“Em 2021 a política orçamental é neutra”
A ação específica do Governo não está a piorar a situação das finanças públicas de médio prazo, garante o coordenador da UTAO.
Este OE é expansionista ou neutral?
Há ferramentas técnicas para avaliar se uma política orçamental é contracionista, expansionista, contracíclica ou pró-cíclica e não creio que muitos pronunciamentos públicos sobre esta matéria tivessem sustentação técnica. O que demonstramos no nosso relatório é que a política orçamental em 2020 é contracíclica, porque o saldo primário estrutural vai baixar quando a economia entrou numa recessão. E em 2021 a política orçamental é neutra.
Isso significa que o orçamento não está a dar um grande suporte à economia?
Significa que se excluirmos o efeito da conjuntura económica das contas, se retirarmos as operações não recorrentes, verificamos que o saldo primário estrutural praticamente não varia.
Mas quer dizer que o governo não está, pela sua ação específica, a injetar grande suporte na economia neste momento em que vimos de uma recessão fortíssima. Estou a interpretar bem?
Está. O Governo tem limitações. Temos dezenas de décadas de acumulação de dívida pública. Isso condiciona fortemente a capacidade de fazer diferente. Dito isto, é evidente que há um volume muito apreciável de milhares de milhões de euros de medidas específicas para minimizar os impactos negativos da pandemia na economia e na saúde pública. As duas coisas são verdade. O que digo é que a situação intertemporal das finanças públicas não melhora nem piora em 2021, fica na mesma. E na mesma significa que vamos ter um saldo primário estrutural de -0,8% do PIB potencial e se contarmos com os juros de -3,4%. E o saldo estrutural desde 2014 é sempre negativo e nem sempre tem melhorado. Temos uma situação das finanças públicas muito frágil em termos estruturais.
Mas também não defende que o governo devesse fazer uma política orçamental restritiva?
Não, e é por isso que considero que a meta nominal de -4,3% do PIB parece equilibrada.
O PSD diz que o OE dá tudo a todos. Pela sua resposta percebo que considera que não seria possível dar mais do que dá pela situação estrutural das finanças. Haveria onde cortar despesa?
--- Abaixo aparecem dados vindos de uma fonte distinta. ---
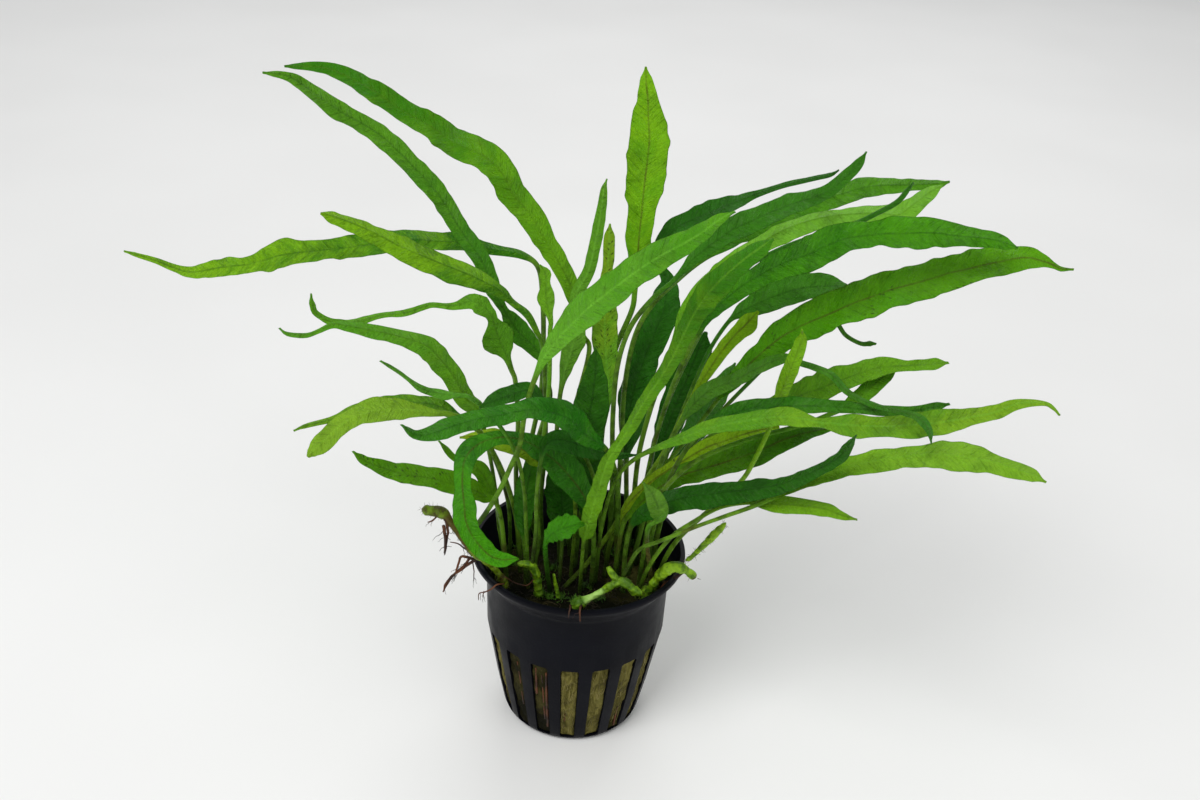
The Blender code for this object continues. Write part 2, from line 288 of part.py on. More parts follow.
# Pairs that cross: the first leaf passes on the viewer's side of the second.
FRONT_OF = [
    ("leaf_front_big_pale", "leaf_left_top_long"),
    ("leaf_front_big_pale", "leaf_centre_upright_slim"),
    ("leaf_front_big_pale", "leaf_centre_upright_spotted"),
    ("leaf_front_big_pale", "leaf_centre_tall"),
    ("leaf_front_big_pale", "leaf_right_upper_back"),
    ("leaf_front_big_pale", "leaf_left_small_upright"),
    ("leaf_front_big_pale", "leaf_left_dark"),
    ("leaf_front_big_pale", "leaf_centre_yellow"),
    ("leaf_front_dark_arch", "leaf_front_big_pale"),
    ("leaf_front_dark_arch", "leaf_left_arch"),
    ("leaf_front_dark_arch", "leaf_left_low_pale"),
    ("leaf_front_dark_arch", "leaf_centre_dark_short"),
    ("leaf_front_dark_arch", "leaf_centre_round_dark"),
    ("leaf_front_dark_arch", "leaf_front_drooping"),
    ("leaf_front_drooping", "leaf_left_speckled"),
    ("leaf_front_drooping", "leaf_left_short"),
    ("leaf_front_drooping", "leaf_centre_yellow"),
    ("leaf_front_drooping", "leaf_centre_round_dark"),
    ("leaf_front_drooping", "leaf_centre_low_left"),
    ("leaf_front_drooping", "leaf_centre_low_middle"),
    ("leaf_front_dark_arch", "leaf_centre_low_dark"),
    ("leaf_front_big_pale", "leaf_front_drooping"),
    ("leaf_front_big_pale", "leaf_centre_dark_short"),
    ("leaf_centre_low_dark", "leaf_front_drooping"),
    ("leaf_front_long_strip", "leaf_front_drooping"),
    ("leaf_front_long_strip", "leaf_centre_low_dark"),
    ("leaf_front_long_strip", "leaf_centre_round_dark"),
    ("leaf_right_low_long", "leaf_centre_low_dark"),
    ("leaf_centre_low_dark", "leaf_centre_round_dark"),
    ("leaf_centre_low_dark", "leaf_centre_low_left"),
    ("leaf_centre_low_dark", "leaf_centre_low_middle"),
    ("leaf_left_dark", "leaf_left_far"),
    ("leaf_left_dark", "leaf_left_top_short"),
    ("leaf_left_top_short", "leaf_left_far"),
    ("leaf_left_hooked", "leaf_left_arch"),
    ("leaf_left_low_pale", "leaf_left_low_behind"),
    ("leaf_front_long_strip", "leaf_right_light_arch"),
    ("leaf_front_long_strip", "leaf_front_dark_arch"),
    ("leaf_front_long_strip", "leaf_right_low_long"),
    ("leaf_front_long_strip", "leaf_centre_broad_back"),
    ("leaf_right_upper_dark", "leaf_right_upper_back"),
    ("leaf_right_thin_dark", "leaf_right_light_arch"),
    ("leaf_right_broad_arch", "leaf_right_thin_dark"),
    ("leaf_right_largest", "leaf_right_round_tip"),
    ("leaf_right_largest", "leaf_right_thin_curl"),
    ("leaf_right_thin_crossing", "leaf_right_middle_arch"),
    ("leaf_right_upright_narrow", "leaf_right_largest"),
    ("leaf_right_upright_narrow", "leaf_right_thin_crossing"),
    ("leaf_right_dark_arch", "leaf_right_upright_narrow"),
    ("leaf_right_low_long", "leaf_right_upright_narrow"),
    ("leaf_right_upright_narrow", "leaf_right_inner_arch"),
    ("leaf_right_upright_narrow", "leaf_right_inner_yellow"),
    ("leaf_right_low_dark", "leaf_right_upright_narrow"),
    ("leaf_right_low_dark", "leaf_right_low_front"),
    ("leaf_right_low_front", "leaf_right_low_short"),
    ("leaf_small_pale_triangle", "leaf_right_low_dark"),
]

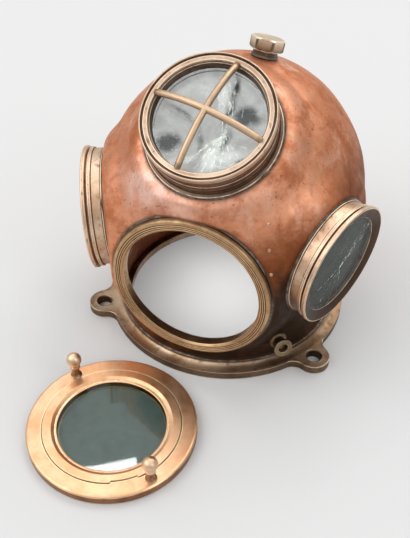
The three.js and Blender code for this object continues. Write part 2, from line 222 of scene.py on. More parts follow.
def add_piece(name, verts, faces, place, material, slot, replaces=(), edge=None, sharp=SHARP, **layers):
    """Makes one piece from points in millimetres, placed by a matrix in the helmet's frame. Each
    layer is a value at every point that the materials read."""
    mesh = bpy.data.meshes.new(name)
    mesh.from_pydata([tuple(v) for v in verts], [], [tuple(f) for f in faces])
    if edge is not None:
        layers["edge"] = edge
    for layer_name, values in layers.items():
        layer = mesh.attributes.new(layer_name, "FLOAT", "POINT")
        layer.data.foreach_set("value", np.asarray(values, np.float32))
    mesh.transform(HELMET @ place)
    work = bmesh.new()
    work.from_mesh(mesh)
    bmesh.ops.remove_doubles(work, verts=work.verts, dist=MERGE)
    bmesh.ops.recalc_face_normals(work, faces=work.faces)
    work.to_mesh(mesh)
    work.free()
    mesh.shade_smooth()
    mesh.set_sharp_from_angle(angle=math.radians(sharp))
    mesh.materials.append(material)
    piece = show(name, mesh)
    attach(piece, "root")
    if replaces:
        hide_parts(*replaces)
    return piece


def grid_faces(columns, rows, wrap_rows):
    """Four-sided faces between columns of points; the last column joins the first."""
    faces = []
    last = rows if wrap_rows else rows - 1
    for i in range(columns):
        a = i * rows
        b = ((i + 1) % columns) * rows
        for j in range(last):
            k = (j + 1) % rows
            faces.append((a + j, b + j, b + k, a + k))
    return faces


def swept(name, turns, section_at, place, material, slot, replaces=(), closed=True, sharp=SHARP, dull=None):
    """Turns sections about the Z axis: section_at(turn) gives the section at that turn, and
    dull(radius, height, turn) how dark the metal is there, from 0 to 1 and almost black
    at 2: tarnish together with painted shade on walls, grooves and faces turned from the light."""
    verts = []
    edge = []
    shade = []
    for turn in turns:
        section = section_at(turn)
        for radius, height, weight in section:
            verts.append((*around(radius, turn), height))
            edge.append(weight)
            shade.append(float(dull(radius, height, turn)) if dull else 0.0)
    faces = grid_faces(len(turns), len(section), closed)
    return add_piece(name, verts, faces, place, material, slot, replaces, edge, sharp, shade=shade)


def even_turns(count):
    return [2 * math.pi * i / count for i in range(count)]


def lathe(name, section, place, material, slot, replaces=(), segments=192, *rest, **named):
    """Turns one section about the Z axis; what follows the segments is as in swept."""
    turns = even_turns(segments)
    return swept(name, turns, lambda turn: section, place, material, slot, replaces, *rest, **named)


# Materials


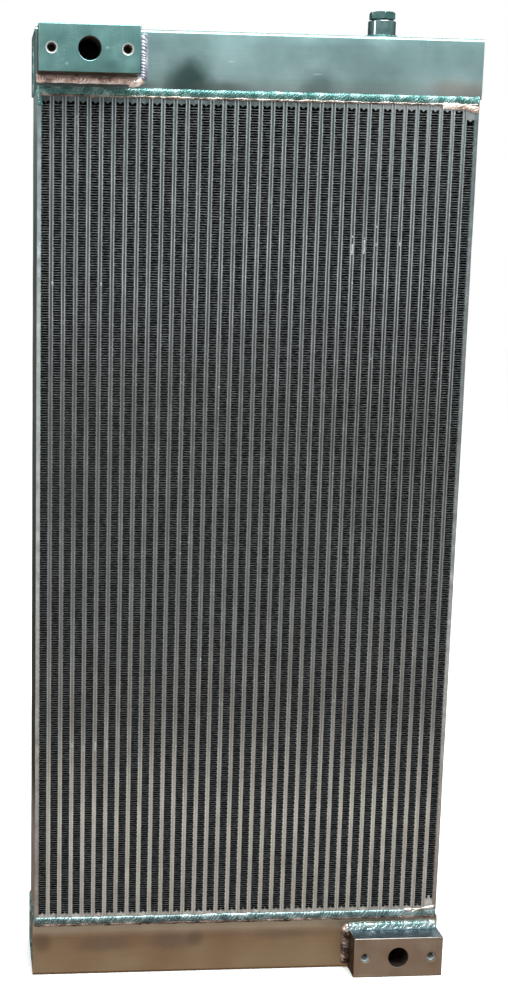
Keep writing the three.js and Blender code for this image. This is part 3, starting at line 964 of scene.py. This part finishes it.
def helix(name, place, axis, radius, height, pitch, turns, steps, inward):
    # a V ridge swept along a screw line, its wide side sunk into the wall
    base = radius + (ridgeShape["sunk"] if inward else -ridgeShape["sunk"])
    tip = radius - height if inward else radius + height
    deselect()
    bpy.ops.mesh.primitive_plane_add(size=1, location=(0, 0, 0))
    ridge = named(name)
    foot, crest = pitch * ridgeShape["foot"], pitch * ridgeShape["crest"]
    corners = [(base, -foot), (base, foot), (tip, crest), (tip, -crest)]
    order = sorted(ridge.data.vertices, key=lambda v: math.atan2(v.co.y, v.co.x))
    for vert, (x, z) in zip(order, corners):
        vert.co = (x * mm, 0, z * mm)
    choose(ridge, "FACE", lambda face: True)
    bpy.ops.mesh.delete(type="ONLY_FACE")
    leaveEdit()
    useModifier(ridge, "SCREW", angle=math.tau, screw_offset=pitch * mm, iterations=turns,
                steps=steps, render_steps=steps, use_merge_vertices=True, merge_threshold=0.01 * mm)
    choose(ridge, "EDGE", lambda edge: edge.is_boundary)
    bpy.ops.mesh.fill()
    leaveEdit()
    tidyNormals(ridge, 0.000005)
    ridge.location = Vector(place) * mm
    if axis == "Y":
        ridge.rotation_euler = (-math.pi / 2, 0, 0)
    placeHere(ridge)
    return ridge


def portBlock(name, node, port):
    piece = barStock(name, (port["left"], blockShape["face"], port["low"]),
                     (port["right"], blockShape["foot"], port["high"]))
    bevelEdges(piece, lambda edge: True, blockShape["edge"], 3)
    middle = (blockShape["face"] + blockShape["foot"]) / 2
    cutter = blockShape["cutter"]
    cutWith(piece, roundStock("boreCutter", (port["x"], middle, port["z"]), blockShape["bore"],
                              cutter, "Y"))
    holes = [(port["x"], blockShape["bore"], blockShape["boreChamfer"])]
    for side in (-1, 1):
        x = port["x"] + side * blockShape["boltSpacing"] / 2
        y = blockShape["face"] + blockShape["boltDepth"] - cutter / 2
        cutWith(piece, roundStock("boltCutter", (x, y, port["z"]), blockShape["bolt"], cutter, "Y"))
        holes.append((x, blockShape["bolt"], blockShape["boltChamfer"]))
    for x, radius, chamfer in holes:
        centre = Vector((x * mm, blockShape["face"] * mm, port["z"] * mm))
        bevelEdges(piece, lambda edge: all(
            abs((v.co - centre).length - radius * mm) < 0.15 * mm for v in edge.verts), chamfer, 2)
    turns = int((blockShape["boltDepth"] - blockShape["threadShort"]) / blockShape["threadPitch"])
    start = blockShape["face"] + blockShape["threadStart"]
    threads = [helix(f"{name}Thread{number}", (x, start, port["z"]), "Y", radius,
                     blockShape["threadHeight"], blockShape["threadPitch"], turns, 20, True)
               for number, (x, radius, chamfer) in enumerate(holes) if number]
    piece = joined(name, [piece, *threads])
    finishPiece(piece, blockMetal, [node], sharp=30, flatFrom=60)

    def pickFinish(face):
        # cut chamfers on the inlet's bolt holes, cut walls in the outlet's, painted shade on the other
        # bore walls, painted shade on downward and left-facing faces, slate blue on the outlet's top faces
        for number, (x, radius, chamfer) in enumerate(holes):
            away = math.hypot(face.center.x / mm - x, face.center.z / mm - port["z"])
            depth = face.center.y / mm - blockShape["face"]
            if away < radius + chamfer + 0.1 and 0.02 < depth <= chamfer + 0.05:
                return 1 if number and port is inletPort else 0
            if away < radius + 0.3 and depth > chamfer:
                return 1 if number and port is outletPort else 2
        # painted shade: undersides and left-facing faces take the dark brown finish
        if face.normal.z < -0.9 or face.normal.x < -0.9:
            return 3
        return 4 if face.normal.z > 0.9 and port is outletPort else 0

    paintFaces(piece, [cutMetal, boreShadeMetal, undersideShadeMetal, slateMetal], pickFinish)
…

Este nível é equilibrado. Claro que não há ciência exata para nos dizer qual é o número certo. Mais dois ou três pontos percentuais para cima ou para baixo, o país aguentaria. Temos uma situação muito grave do ponto de vista social, mas não podemos olhar apenas para 2021, temos de olhar para os anos seguintes e para a geração dos nossos filhos. Lançar dívida pesada para as próximas décadas é um bocadinho empurrar com a barriga. Não podemos perder de vista a equidade intergeracional. É muito difícil fazer um orçamento e é seguramente impossível contentar todos.
“O Governo tem limitações. Temos dezenas de décadas de acumulação de dívida pública.”
“A dívida condiciona fortemente a capacidade de fazer diferente.”